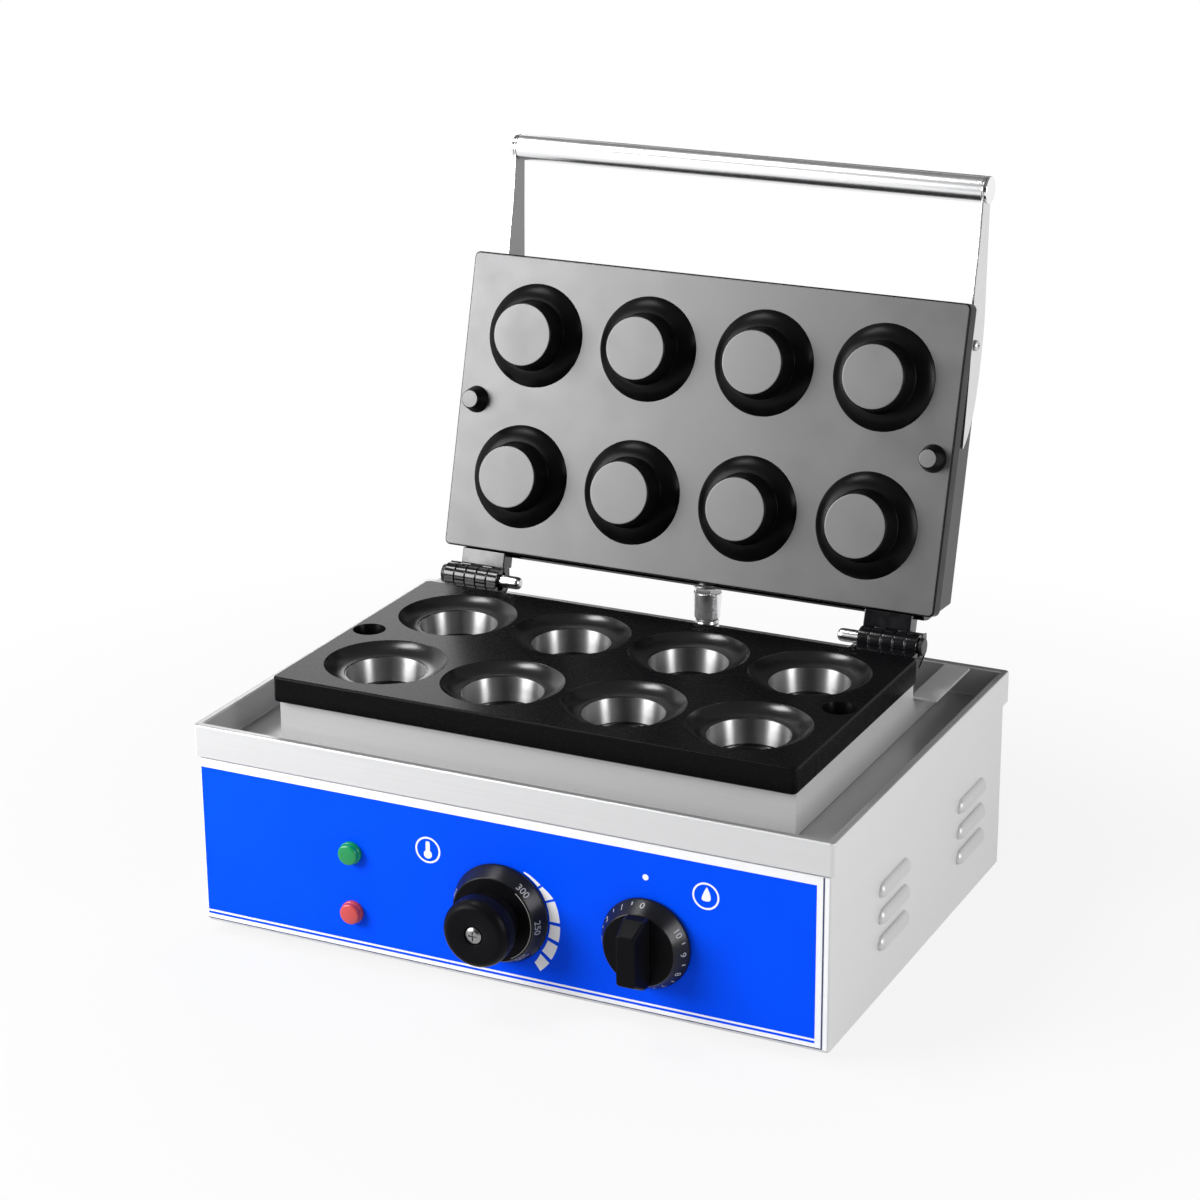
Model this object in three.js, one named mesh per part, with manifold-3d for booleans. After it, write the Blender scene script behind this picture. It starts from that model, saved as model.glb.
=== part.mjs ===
// Counter-top tartlet maker: a sheet-steel heater box with eight cups and a hinged lid with eight punches.
// Millimetres, +Z up, the operator's side is -Y. The origin lies on the counter, under the middle of the
// machine as it stands open. The lid is shown open and turns about the +X axis to close.

import * as THREE from 'three';
import { mergeVertices, toCreasedNormals } from 'three/addons/utils/BufferGeometryUtils.js';
import Module from 'manifold-3d';

const wasm = await Module();
wasm.setup();
const { Manifold, Mesh: ManifoldMesh } = wasm;

// General clearances and sheet
const fit = 0.3;
const cutOverrun = 3;
const sheet = 1.2;
const thinSheet = 0.8;
const creaseAngle = Math.PI / 7;

// Housing
const rimWidth = 450;
const rimTop = 148.4;
const rimSkirt = 22;
const rimHem = 5.4;
const shellStep = 2.7;
const shellCorner = 2;
const trayFloorTop = 128;
const trayCorner = 3;

// Feet and bottom pan
const footHeight = 8;
const footTopRadius = 13;
const footBottomRadius = 11;
const footInset = 38;
const footRecess = 3.4;
const footRecessRadius = 6;
const panSlotLength = 46;
const panSlotWidth = 5;
const panSlotPitch = 16;
const panSlotCount = 4;
const panSlotColumns = [-120, 0, 120];
const lipWidth = 14;

// Louvres in the side walls
const louvreLength = 50;
const louvreHeight = 12;
const louvreReach = 4;
const louvrePitch = 18.3;
const louvreCount = 3;
const louvreLowest = 44;
const louvreRows = [-50, 93];

// Well that carries the lower die
const wellSideGap = 42;
const wellFrontInset = 6;
const wellRearInset = 2.3;
const wellTop = 158.1;
const wellSheet = 1.5;
const wellLip = 5;
const shelfTop = 149;
const shelfReach = 16.6;
const shelfRearGap = 9.2;

// Dies
const dieOverhang = 2.1;
const dieDepth = 209.3;
const dieFrontMargin = 35.2;
const dieRearMargin = 71.9;
const dieTop = 175.9;
const lowerDieThickness = 17.5;
const upperDieThickness = 13.5;
const dieCorner = 2.5;
const dieBevel = 1.5;
const cupColumns = 4;
const cupEndGap = 9;
const rearRowInset = 54.9;
const frontRowInset = 54.7;
const rowSpare = 12;
const rowCount = 2;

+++

● **Task**
All of the material must be reproduced exactly.

● **Solution below**
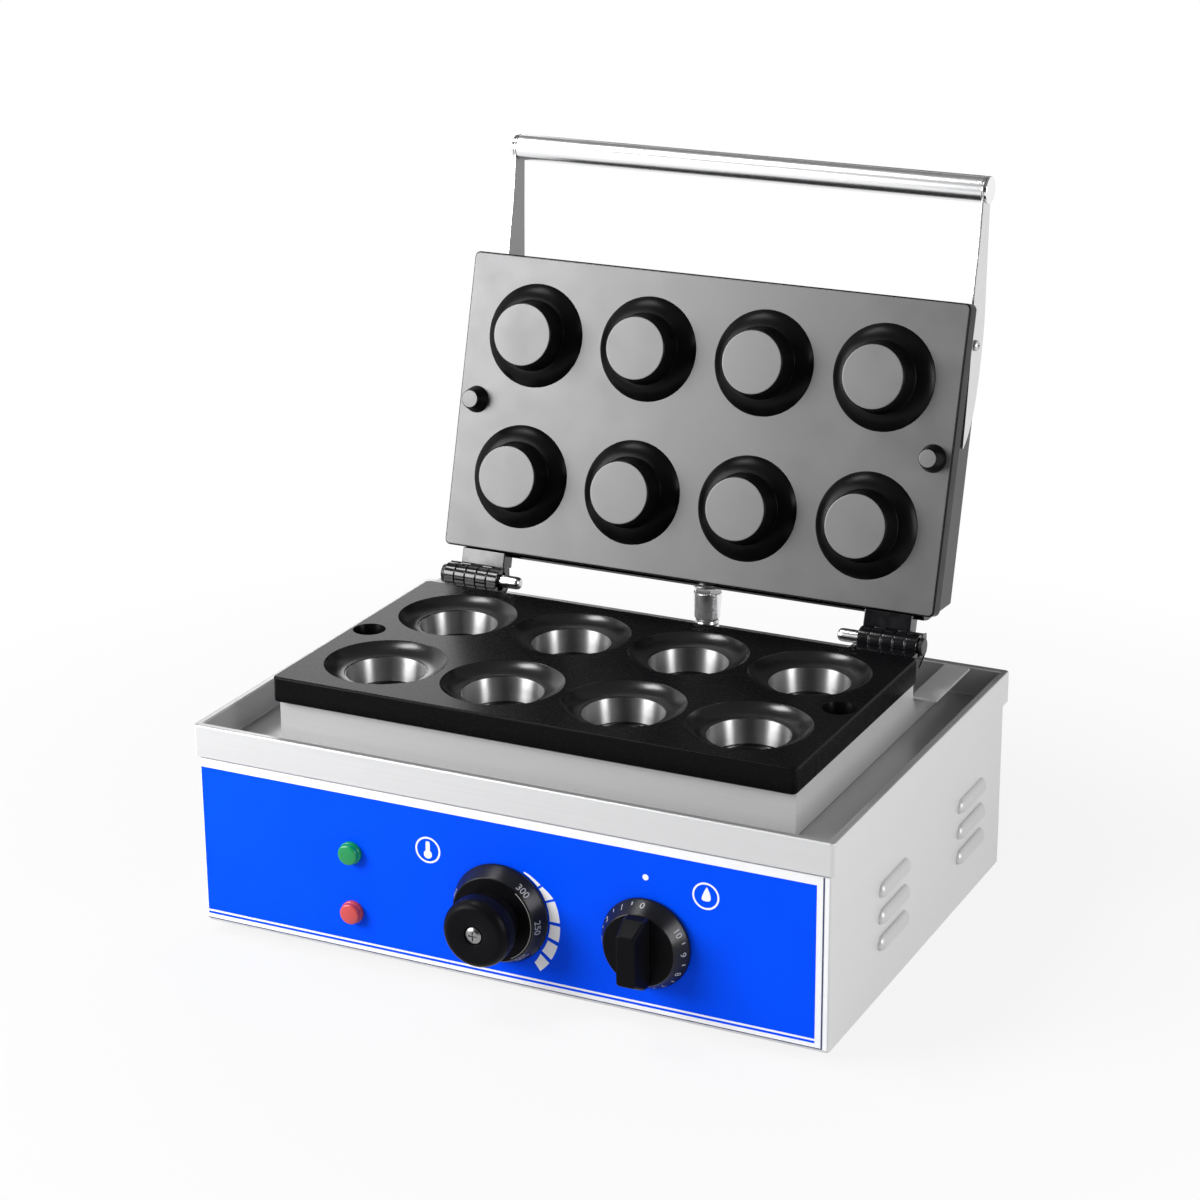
Model this object in three.js, one named mesh per part, with manifold-3d for booleans. After it, write the Blender scene script behind this picture. It starts from that model, saved as model.glb.
=== part.mjs ===
// Counter-top tartlet maker: a sheet-steel heater box with eight cups and a hinged lid with eight punches.
// Millimetres, +Z up, the operator's side is -Y. The origin lies on the counter, under the middle of the
// machine as it stands open. The lid is shown open and turns about the +X axis to close.

import * as THREE from 'three';
import { mergeVertices, toCreasedNormals } from 'three/addons/utils/BufferGeometryUtils.js';
import Module from 'manifold-3d';

const wasm = await Module();
wasm.setup();
const { Manifold, Mesh: ManifoldMesh } = wasm;

// General clearances and sheet
const fit = 0.3;
const cutOverrun = 3;
const sheet = 1.2;
const thinSheet = 0.8;
const creaseAngle = Math.PI / 7;

// Housing
const rimWidth = 450;
const rimTop = 148.4;
const rimSkirt = 22;
const rimHem = 5.4;
const shellStep = 2.7;
const shellCorner = 2;
const trayFloorTop = 128;
const trayCorner = 3;

// Feet and bottom pan
const footHeight = 8;
const footTopRadius = 13;
const footBottomRadius = 11;
const footInset = 38;
const footRecess = 3.4;
const footRecessRadius = 6;
const panSlotLength = 46;
const panSlotWidth = 5;
const panSlotPitch = 16;
const panSlotCount = 4;
const panSlotColumns = [-120, 0, 120];
const lipWidth = 14;

// Louvres in the side walls
const louvreLength = 50;
const louvreHeight = 12;
const louvreReach = 4;
const louvrePitch = 18.3;
const louvreCount = 3;
const louvreLowest = 44;
const louvreRows = [-50, 93];

// Well that carries the lower die
const wellSideGap = 42;
const wellFrontInset = 6;
const wellRearInset = 2.3;
const wellTop = 158.1;
const wellSheet = 1.5;
const wellLip = 5;
const shelfTop = 149;
const shelfReach = 16.6;
const shelfRearGap = 9.2;

// Dies
const dieOverhang = 2.1;
const dieDepth = 209.3;
const dieFrontMargin = 35.2;
const dieRearMargin = 71.9;
const dieTop = 175.9;
const lowerDieThickness = 17.5;
const upperDieThickness = 13.5;
const dieCorner = 2.5;
const dieBevel = 1.5;
const cupColumns = 4;
const cupEndGap = 9;
const rearRowInset = 54.9;
const frontRowInset = 54.7;
const rowSpare = 12;
const rowCount = 2;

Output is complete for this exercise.